What do book barcode services actually provide?

A book barcode service should provide a high-resolution barcode image created from the 13-digit EAN representation of your ISBN. This image is placed on the back cover of a printed book, usually in the lower-right area, where point-of-sale scanners can read it.

The barcode carries product-identification data. It does not contain your manuscript, price, cover image, or publishing rights. The ISBN identifies a specific publication format and edition, while the EAN barcode makes that identifier scannable in physical retail environments.

A professional barcode package should give you a print-ready file, not a blurry screenshot or a low-resolution web image. Poor artwork can create scan failures after the book has already been printed, which is an expensive problem to correct.

ISBN, EAN, UPC, GTIN, and book retail labels

These terms are related, but they are not interchangeable:

| Term | What it means for a book | | — | — | | ISBN | The international identifier assigned to a specific book format or edition. | | EAN | The 13-digit barcode format commonly used to encode an ISBN on a book cover. | | GTIN | A broader GS1 product-identification term. A 13-digit ISBN used in barcode form is a GTIN-13. | | UPC | A 12-digit barcode commonly used for general retail products in the United States. Most books use EAN-13 artwork based on the ISBN instead. |

The International ISBN Agency explains that separate ISBNs are needed when a publication is available in different formats, such as paperback, hardcover, and EPUB. That means each qualifying print format needs barcode artwork that matches its own ISBN.

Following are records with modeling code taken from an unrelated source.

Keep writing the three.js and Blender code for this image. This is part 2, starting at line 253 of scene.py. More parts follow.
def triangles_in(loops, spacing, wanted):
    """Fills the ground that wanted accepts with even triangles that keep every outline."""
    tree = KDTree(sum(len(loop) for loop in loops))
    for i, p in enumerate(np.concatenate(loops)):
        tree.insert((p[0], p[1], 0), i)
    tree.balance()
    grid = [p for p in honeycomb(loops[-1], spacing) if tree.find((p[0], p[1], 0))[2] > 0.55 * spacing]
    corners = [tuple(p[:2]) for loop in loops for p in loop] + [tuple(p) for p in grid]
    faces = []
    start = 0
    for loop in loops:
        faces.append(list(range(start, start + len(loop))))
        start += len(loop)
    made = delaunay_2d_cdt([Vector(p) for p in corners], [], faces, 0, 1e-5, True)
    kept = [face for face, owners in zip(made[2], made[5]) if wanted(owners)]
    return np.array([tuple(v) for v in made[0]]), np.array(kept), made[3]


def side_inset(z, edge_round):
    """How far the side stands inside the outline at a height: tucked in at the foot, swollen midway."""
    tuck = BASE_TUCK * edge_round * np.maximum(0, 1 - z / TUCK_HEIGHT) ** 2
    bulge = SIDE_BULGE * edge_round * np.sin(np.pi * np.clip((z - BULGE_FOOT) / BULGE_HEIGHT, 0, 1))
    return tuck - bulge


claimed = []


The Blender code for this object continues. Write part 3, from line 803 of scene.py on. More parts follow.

When does your book need an EAN barcode?

A printed book generally needs an EAN barcode when you expect to sell through bookstores, wholesalers, libraries, event venues, local retailers, or your own point-of-sale setup. A barcode also makes inventory handling easier when you sell copies at conferences, church events, seminars, or author signings.

An eBook does not need a barcode printed on a cover. However, an eBook may still need its own ISBN depending on your distribution plan, publisher requirements, and the level of control you want over the publication record. A paperback and an eBook should not share the same ISBN.

If you are printing a small batch only for family, a barcode may not be necessary. If retail distribution is even a possible next step, preparing the book correctly from the start is usually the more practical choice. Reprinting a cover because the wrong barcode was used costs more than getting the right file before production.

Why should your ISBN come from an authorized source?

Your ISBN should come from an authorized agent for the US ISBN Agency, not from a printer or an unrelated publishing company. This protects a basic but significant part of your publishing business: the connection between your book, its publisher record, and its distribution identity.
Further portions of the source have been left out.